I earning 8700 per month as my gross salary and based on your formula rule 3, it seems that the highest value that I can invest is 522k. Is there a way to overcome rule 3 by putting down a larger deposit?
Property Soul says
I am afraid not. Unless you can settle the majority of the purchase price in cash. You have 3 options here: 1) Find ways to increase your income; 2) Settle for an affordable home; and 3) Wait for prices to come down.
Cedric Loy says
Just some hypothetical scenario,
let say if i want to buy a property that cost 900k with my 8700 salary, The safest bet is to go with 50-60% of it in cash?
Property Soul says
The higher the better. For me, every time I buy a home, I will ensure that I have enough liquidity to pay it in full at any time. I get a loan just because the interest rate is low and I can free up the cash to invest in something that pays the same interest or higher in return. Remember: the home you are staying in, if under a bank loan, is always a depreciating liability, not an asset. You can generate any income from your home and it is not counted in your net worth.
Cedric Loy says
for the initial deposit that is…
Kitcat says
Hello, I am in my early 40s. I have abt 500k in my CPF and earn about 9k per month.
Based on rule 1, I can afford a 1.5mil property.
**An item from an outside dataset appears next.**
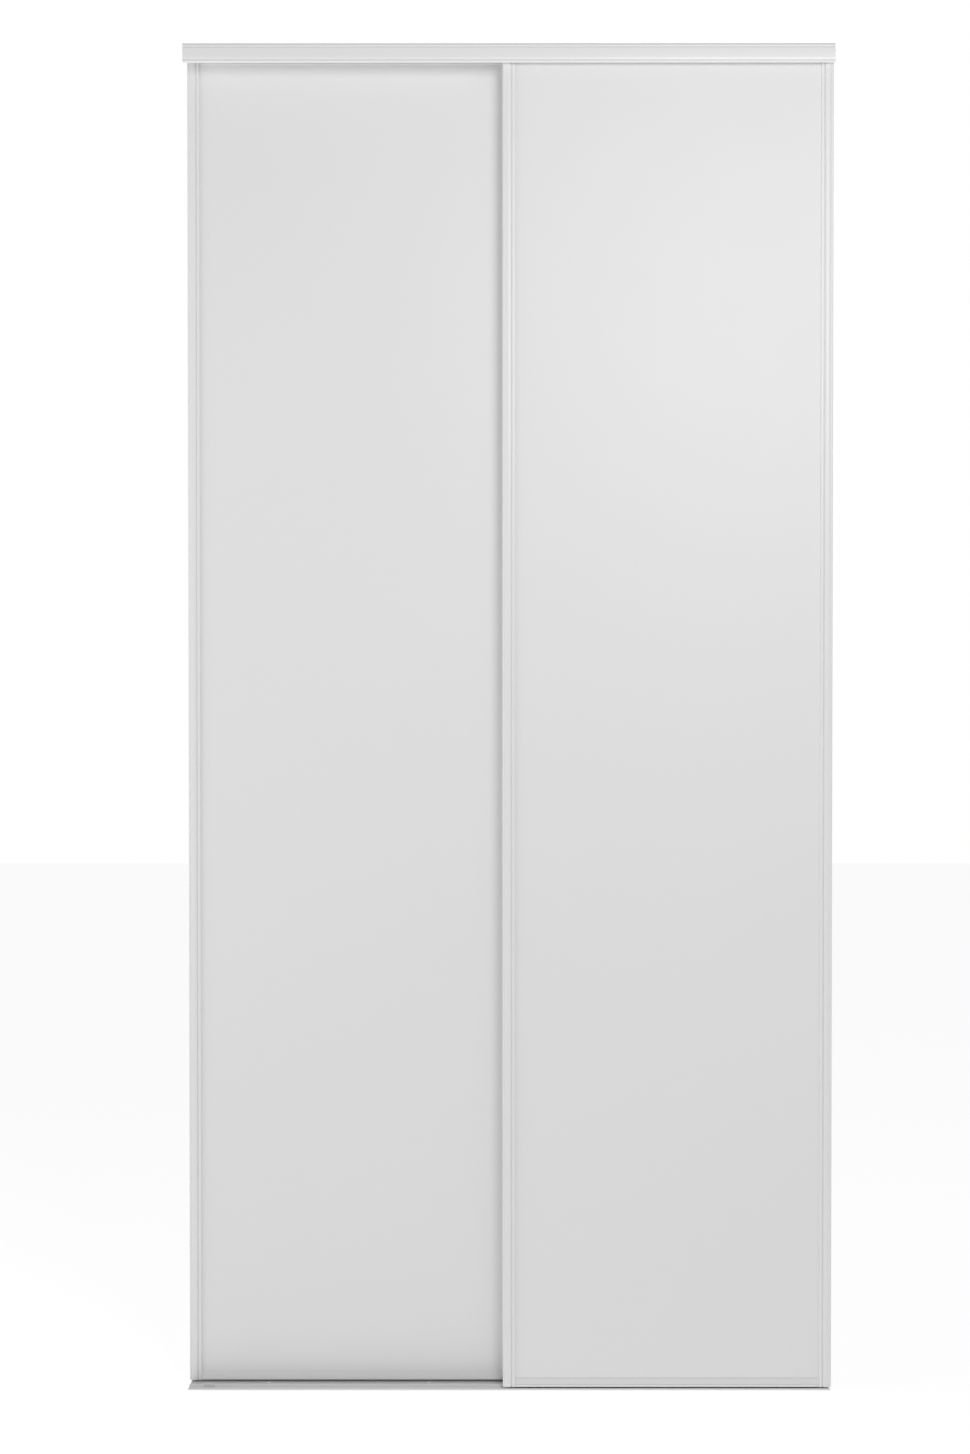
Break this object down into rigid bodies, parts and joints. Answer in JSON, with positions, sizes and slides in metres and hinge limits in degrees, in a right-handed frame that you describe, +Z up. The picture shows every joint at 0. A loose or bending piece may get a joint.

Based on rule 2, I can afford a 875k property (after 20% downpayment)
Based on rule 3, I can afford a 540k property.
I am a little confused and worried. Are you saying that based on rule 3, I should never buy a 1 mil property as the risk is too high? Cos my salary isn’t likely to double in the near future!
Property Soul says
It is whichever that is lowest. So it is not $1 million but $540k. You either have to look for ways to increase your income and savings, or avoid buying an overpriced property. Stop listening to those property agents who claim that having a combined income of $6,000 can afford a private property. If your salary is your only source of income, you should be more prudent and avoid over-leveraging. Buy whatever you feel comfortable with and can easily pay off the outstanding mortgage any time. What’s the point of owning a home that creates so much stress on you and our family in good and bad times?